The Andrus Award for Community Service is a prestigious honor that each AARP state office presents annually to an outstanding volunteer. It is named for AARP’s Founder, Dr. Ethel Percy Andrus, who knew that a life fulfilled was a life dedicated to service. The award celebrates individuals who generously share their experience, talents and skills to enrich the lives of others and to improve their community.
Bob and Sharon Rose of Rapid City received the 2022 South Dakota Andrus Award. They were honored for their active involvement not only in their community, but also in statewide activities.
“They are the first to raise their hands when we need help,” said Erik Gaikowski, AARP South Dakota state director. “Bob and Sharon have stepped up to create and lead local activities, they participate in advocacy efforts and they bridge organizations to help AARP South Dakota maintain strong partnerships. They are passionate, knowledgeable and eager to make connections.”
Brenda Lanphere of Aberdeen is the 2022 Community Leadership Award recipient, recognizing her efforts to engage a broad audience in the mission and priorities of AARP South Dakota.
Lanphere was called a “force for good” in her community and honored for being the champion of a new Community Volunteer Team in Aberdeen.
The 2022 Media Spokesperson Award went to Jill Franken of Sioux Falls, who is also the organization’s new volunteer state president.
Franken was recognized for leveraging her professional experience as the past public health director in Sioux Falls, as well as her statewide relationships, as she enthusiastically tells the AARP South Dakota story across the state.

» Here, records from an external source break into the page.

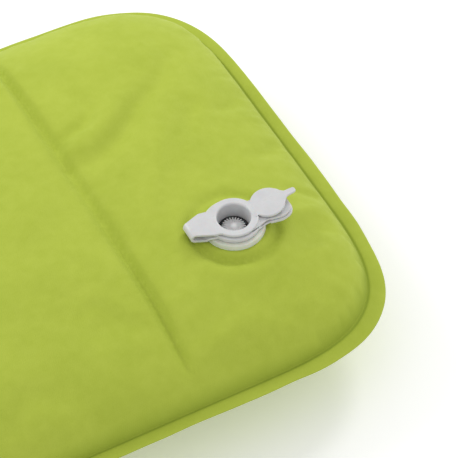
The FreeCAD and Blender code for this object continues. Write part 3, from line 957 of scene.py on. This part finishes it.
def build_web():
    """Living hinge between the mouth's rim and the cap's neck."""
    hinge_x = (FLIP["pos_m"][0] - VALVE.x) / MM
    low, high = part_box("cap_hinge_web")
    half_y = (high.y - low.y) / 2 / MM + NOTCH_GAP_MM
    lift = math.radians(180 - FLIP["range_deg"][1])
    sections = []
    for off in WEB_PLACES_MM:
        rise = max(off, 0.0) * math.tan(lift)
        top = PROUD_MM + rise
        thick = WEB_MM + WEB_GROW * min(abs(off), WEB_GROW_END_MM)
        sections.append(((hinge_x + off, top - thick / 2), (0, 1), thick / 2, -half_y, half_y))
    piece = strip_piece("cap_web", sections, WEB_CORNER_MM, SOFT_GREY)
    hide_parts("cap_hinge_web")
    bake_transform(piece)


rounded_piece("weld_base", ["valve_base"], VALVE_VOXEL_MM, 4, BASE_CREAM, "pillow")
rounded_piece("turning_ring", ["strap_ring"], VALVE_VOXEL_MM, 4, SOFT_GREY, "ring")
rounded_piece("mouth_plate", ["port_plate", "port_tube"], VALVE_VOXEL_MM, 4, SOFT_GREY, "plate")
rounded_piece("flip_cap", ["cap"], VALVE_VOXEL_MM, 5, SOFT_GREY, "lid")
rounded_piece("toothed_button", ["valve_button"], BUTTON_VOXEL_MM, 2, BUTTON_WHITE, "button")
tuck_base()
draft_bore()
flute_button()
build_loop()
build_web()
# The valve seat takes the near-black painted shade of the deep bore.
for node_name, material in (("valve_seat", SEAT_BORE_SHADE), ("valve_diaphragm", SILICONE)):
    dress(NODES[node_name].data, material)


# ---------------------------------------------------------------- stage and light
FLOOR_COLOUR = (0.93, 0.93, 0.93, 1)
FLOOR_HALF = 6.0
FLOOR_GLOW = 0.18
WORLD_STRENGTH = 0.80
# Each light: place, point that it faces, width, and power in watts.
KEY_LIGHT = ((1.05, 0.55, 0.95), (0.1, -0.05, 0.07), 0.4, 4.7)
BACK_LIGHT = ((-0.45, 0.75, 0.75), (-0.05, 0.0, 0.07), 0.5, 3.4)


def make_stage():
    g = Graph("floor")
    g.set(Base_Color=FLOOR_COLOUR, Roughness=0.9, Emission_Color=FLOOR_COLOUR, Emission_Strength=FLOOR_GLOW)
    half = FLOOR_HALF
    corners = [(-half, -half, 0), (half, -half, 0), (half, half, 0), (-half, half, 0)]
    mesh = mesh_from("floor", corners, [(0, 1, 2, 3)])
    mesh.materials.append(g.material)
    add_object("floor", mesh)


def area_light(name, place, target, size, power):
    data = bpy.data.lights.new(name, "AREA")
    data.shape = "DISK"
    data.size = size
    data.energy = power
    light = bpy.data.objects.new(name, data)
    light.location = place
    light.rotation_euler = (Vector(target) - Vector(place)).to_track_quat("-Z", "Y").to_euler()
    bpy.context.scene.collection.objects.link(light)


def make_light():
    world = bpy.data.worlds.new("studio")
    bpy.context.scene.world = world
    world.use_nodes = True
    background = world.node_tree.nodes["Background"].inputs
    background["Color"].default_value = (1, 1, 1, 1)
    background["Strength"].default_value = WORLD_STRENGTH
    area_light("key", *KEY_LIGHT)
    area_light("back", *BACK_LIGHT)
    bpy.context.scene.view_settings.view_transform = "Standard"


make_stage()
make_light()
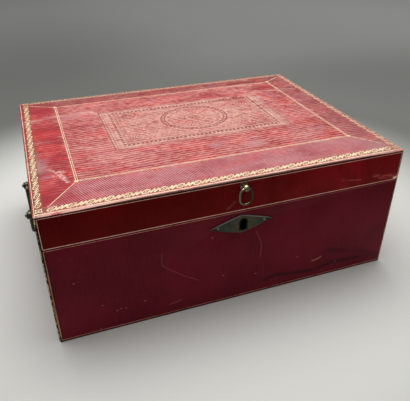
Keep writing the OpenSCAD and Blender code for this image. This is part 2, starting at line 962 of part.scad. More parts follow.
module ring_post() {
    color("darkolivegreen") at_ring_post() difference() {
        union() {
            cylinder(r = ring_rose_r, h = ring_rose_t);
            cylinder(r = ring_stem_r, h = ring_offset);
            translate([0, 0, ring_offset]) sphere(r = ring_ball_r);
            ring_screw_shank();
        }
        translate([-ring_ball_r - past, 0, ring_offset]) rotate([0, 90, 0])
            cylinder(r = ring_hole_r, h = 2 * (ring_ball_r + past));
    }
}

// Half of the ring: a half turn of bar and half of each straight side
module ring_half() {
    translate([0, ring_straight / 2]) bar_arc(ring_bend_r, ring_wire_r, 0, 180);
    for (sx = [-1, 1]) translate([sx * ring_bend_r, 0]) rotate([-90, 0, 0])
        cylinder(r = ring_wire_r, h = ring_straight / 2);
}

module pull_ring() {
    color("olive") translate([ring_x, ring_y, ring_z + ring_rise - ring_half_h]) upright() {
        ring_half();
        mirror([0, 1, 0]) ring_half();
    }
}

// Left and right handles
module left_handle_posts() {
    color("darkolivegreen") at_handle_posts(-1) handle_post();
}

module left_handle_washers() {
    color("peru") handle_washers(-1);
}

module left_handle_nuts() {
    color("gray") handle_nuts(-1);
}

module left_handle_bail() {
    color("olive") handle_bail(-1);
}

module right_handle_posts() {
    color("darkolivegreen") at_handle_posts(1) handle_post();
}

module right_handle_washers() {
    color("peru") handle_washers(1);
}

module right_handle_nuts() {
    color("gray") handle_nuts(1);
}

module right_handle_bail() {
    color("olive") handle_bail(1);
}

base_front_board();
base_back_board();
base_left_board();
base_right_board();
base_bottom_board();
base_nails();
base_leather();
underside_cover();
base_wall_lining();
base_floor_lining();
lid_front_board();
lid_back_board();
lid_left_board();
lid_right_board();
lid_top_board();
lid_nails();
lid_side_leather();
lid_top_leather();
lid_wall_lining();
lid_top_lining();
hinge_left_base_leaf();
hinge_left_lid_leaf();
hinge_left_pin();
hinge_right_base_leaf();
hinge_right_lid_leaf();
hinge_right_pin();
hinge_base_screws();
hinge_lid_screws();
lock_plate();
lock_case();
lock_key_pin();
lock_bolt();
lock_bolt_spring();
lock_screws();
strike_plate();
strike_screws();
escutcheon();
escutcheon_pins();
left_handle_posts();
left_handle_washers();
left_handle_nuts();
left_handle_bail();
right_handle_posts();
right_handle_washers();
right_handle_nuts();
right_handle_bail();
ring_post();
pull_ring();
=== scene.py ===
"""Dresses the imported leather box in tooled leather, old brass and silk, on a plain stage."""

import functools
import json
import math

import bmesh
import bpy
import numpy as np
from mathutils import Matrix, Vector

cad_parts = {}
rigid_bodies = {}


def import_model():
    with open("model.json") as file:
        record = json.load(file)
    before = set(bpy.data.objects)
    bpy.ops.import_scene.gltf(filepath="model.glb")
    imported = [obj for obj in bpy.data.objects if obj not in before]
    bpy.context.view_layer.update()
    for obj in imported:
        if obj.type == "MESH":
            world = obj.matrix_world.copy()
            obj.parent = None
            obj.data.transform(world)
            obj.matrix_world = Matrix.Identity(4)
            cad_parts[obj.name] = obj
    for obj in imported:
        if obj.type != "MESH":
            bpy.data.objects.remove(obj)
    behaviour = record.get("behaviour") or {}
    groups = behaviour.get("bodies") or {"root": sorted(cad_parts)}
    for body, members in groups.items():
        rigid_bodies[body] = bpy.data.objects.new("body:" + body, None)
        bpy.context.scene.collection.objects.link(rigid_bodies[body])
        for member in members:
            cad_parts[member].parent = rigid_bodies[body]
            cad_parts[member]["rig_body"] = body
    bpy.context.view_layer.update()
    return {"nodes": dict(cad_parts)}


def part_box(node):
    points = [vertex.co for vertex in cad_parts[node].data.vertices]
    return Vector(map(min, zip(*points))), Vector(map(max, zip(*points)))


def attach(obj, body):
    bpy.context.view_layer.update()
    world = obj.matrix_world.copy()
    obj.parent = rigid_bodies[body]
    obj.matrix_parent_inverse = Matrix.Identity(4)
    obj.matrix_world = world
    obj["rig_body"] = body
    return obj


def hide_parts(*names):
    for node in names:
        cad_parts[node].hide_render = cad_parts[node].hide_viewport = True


bl_info = {
    "name": "Leather document box",
    "version": (1, 0, 0),
    "blender": (4, 5, 0),
    "location": "3D View > Sidebar > Leather box",
    "description": "Covers the carcass in tooled leather and finishes its fittings",
    "category": "Object",
}

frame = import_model()

MM = 0.001


def in_mm(node):
    """Lowest and highest corner of a CAD node, in millimetres."""
    low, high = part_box(node)
    return np.array(low) / MM, np.array(high) / MM


# The case, in millimetres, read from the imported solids
TOP_LOW, TOP_HIGH = in_mm("lid_top_leather")
HALF_W, HALF_D, TOP_Z = map(float, TOP_HIGH)
LIP_Z = float(TOP_LOW[2])
BASE_RIM_Z = float(in_mm("base_leather")[1][2])
LID_RIM_Z = float(in_mm("lid_side_leather")[0][2])
# Middle of the keyhole's round part, and how deep the painted shade inside the keyhole reaches behind it
KEYHOLE_X, KEYHOLE_Z = 4.3, BASE_RIM_Z - 13.6
# A near-black for soot and dark smears, also used as painted shade in the keyhole and on the ring's right
# side
SOOT_AND_SHADE, KEYHOLE_SHADE_DEPTH = (0.003, 0.002, 0.002), 16.0

SIDES = ("front", "right", "back", "left")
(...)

More recently, Franken has been an active spokesperson to educate South Dakota voters about the benefits of passing Amendment D in November to expand Medicaid.
“While we present only one Andrus Award in the state, every one of our volunteers embodies the spirit of AARP’s founder as they spark change and improve their communities one act at a time,” Gaikowski said. “Our state office loves to bring our volunteers together at our annual summit and to take a little time to say ‘thank you’ for sharing their time and talents.”